> _INFORMATION SHOWN_
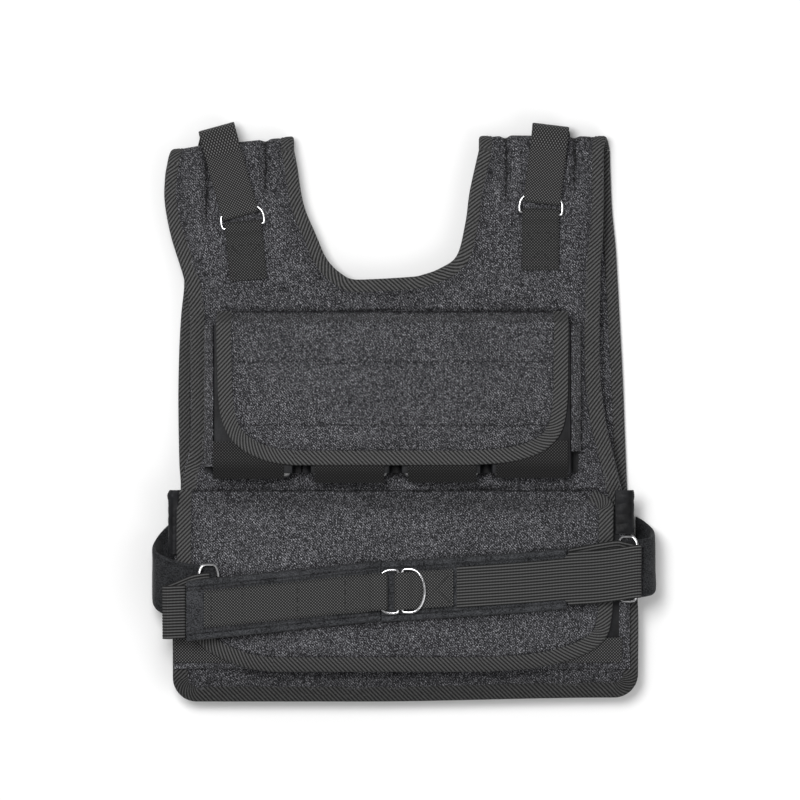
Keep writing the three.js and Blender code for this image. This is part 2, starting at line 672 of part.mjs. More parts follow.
// A half turn round a ring's wire, at a place on the belt
const beltTurn = (x, down, z, radius, way) => turnRound(x, lowerPocket.top - down, z, radius, way);

const elasticFold = { out: 5.5, down: 121.5, rise: 30.4, radius: 2.9 };
const foldedEdge = [0.25, 0.5, 0.75].map((share) => {
  const turn = Math.PI * share;
  const out = elasticFold.out + elasticFold.radius * Math.sin(turn);
  return onBelt(leftSide - out, elasticFold.down, elasticFold.rise - elasticFold.radius * Math.cos(turn));
});
const elasticLeft = [
  onBelt(leftSide + 19, 110, 31.6), onBelt(leftSide + 27, 109, 32.4),
  ...beltTurn(leftSide + 34.8, 108, frontTop + 35, turnElastic, -1),
  ...smooth([
    onBelt(leftSide + 26.5, 109, 39.8), onBelt(leftSide + 19, 111, 38.8), onBelt(leftSide + 5, 117, 32),
    onBelt(leftSide - 4, 120.5, 28),
  ], 8),
  ...foldedEdge,
  onBelt(leftSide - 4, 121.5, 33.4), onBelt(leftSide + 5, 121, 36.4), onBelt(leftSide + 14, 120.5, 40.6),
];
addPiece('elastic_left', strip(elasticLeft, elasticHalf, belt.elastic), ribbing);

const bandLeft = smooth([
  onBelt(leftSide + 15.5, 120, 43), onBelt(leftSide + 30, 118, 44.2), onBelt(leftSide + 47, 116.5, 42.2),
  onBelt(leftSide + 73, 114, 37.4), onBelt(-133.5, 111.5, 35.2), onBelt(-100, 108, beltRise),
  onBelt(-68.5, 104.5, beltRise), onBelt(-25, 100, beltRise),
], 16);
addPiece('belt_band_left', strip(bandLeft, bandHalf, belt.band), nylon);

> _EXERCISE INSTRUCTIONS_
Give back the data above exactly as it appears.

> _ANSWER IN FULL_
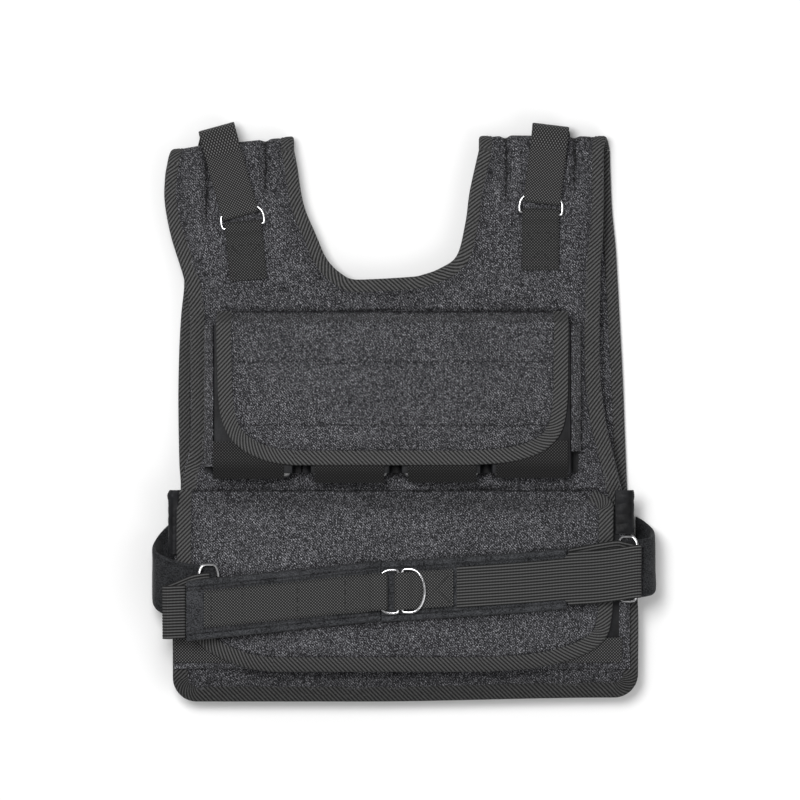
Keep writing the three.js and Blender code for this image. This is part 2, starting at line 672 of part.mjs. More parts follow.
// A half turn round a ring's wire, at a place on the belt
const beltTurn = (x, down, z, radius, way) => turnRound(x, lowerPocket.top - down, z, radius, way);

const elasticFold = { out: 5.5, down: 121.5, rise: 30.4, radius: 2.9 };
const foldedEdge = [0.25, 0.5, 0.75].map((share) => {
  const turn = Math.PI * share;
  const out = elasticFold.out + elasticFold.radius * Math.sin(turn);
  return onBelt(leftSide - out, elasticFold.down, elasticFold.rise - elasticFold.radius * Math.cos(turn));
});
const elasticLeft = [
  onBelt(leftSide + 19, 110, 31.6), onBelt(leftSide + 27, 109, 32.4),
  ...beltTurn(leftSide + 34.8, 108, frontTop + 35, turnElastic, -1),
  ...smooth([
    onBelt(leftSide + 26.5, 109, 39.8), onBelt(leftSide + 19, 111, 38.8), onBelt(leftSide + 5, 117, 32),
    onBelt(leftSide - 4, 120.5, 28),
  ], 8),
  ...foldedEdge,
  onBelt(leftSide - 4, 121.5, 33.4), onBelt(leftSide + 5, 121, 36.4), onBelt(leftSide + 14, 120.5, 40.6),
];
addPiece('elastic_left', strip(elasticLeft, elasticHalf, belt.elastic), ribbing);

const bandLeft = smooth([
  onBelt(leftSide + 15.5, 120, 43), onBelt(leftSide + 30, 118, 44.2), onBelt(leftSide + 47, 116.5, 42.2),
  onBelt(leftSide + 73, 114, 37.4), onBelt(-133.5, 111.5, 35.2), onBelt(-100, 108, beltRise),
  onBelt(-68.5, 104.5, beltRise), onBelt(-25, 100, beltRise),
], 16);
addPiece('belt_band_left', strip(bandLeft, bandHalf, belt.band), nylon);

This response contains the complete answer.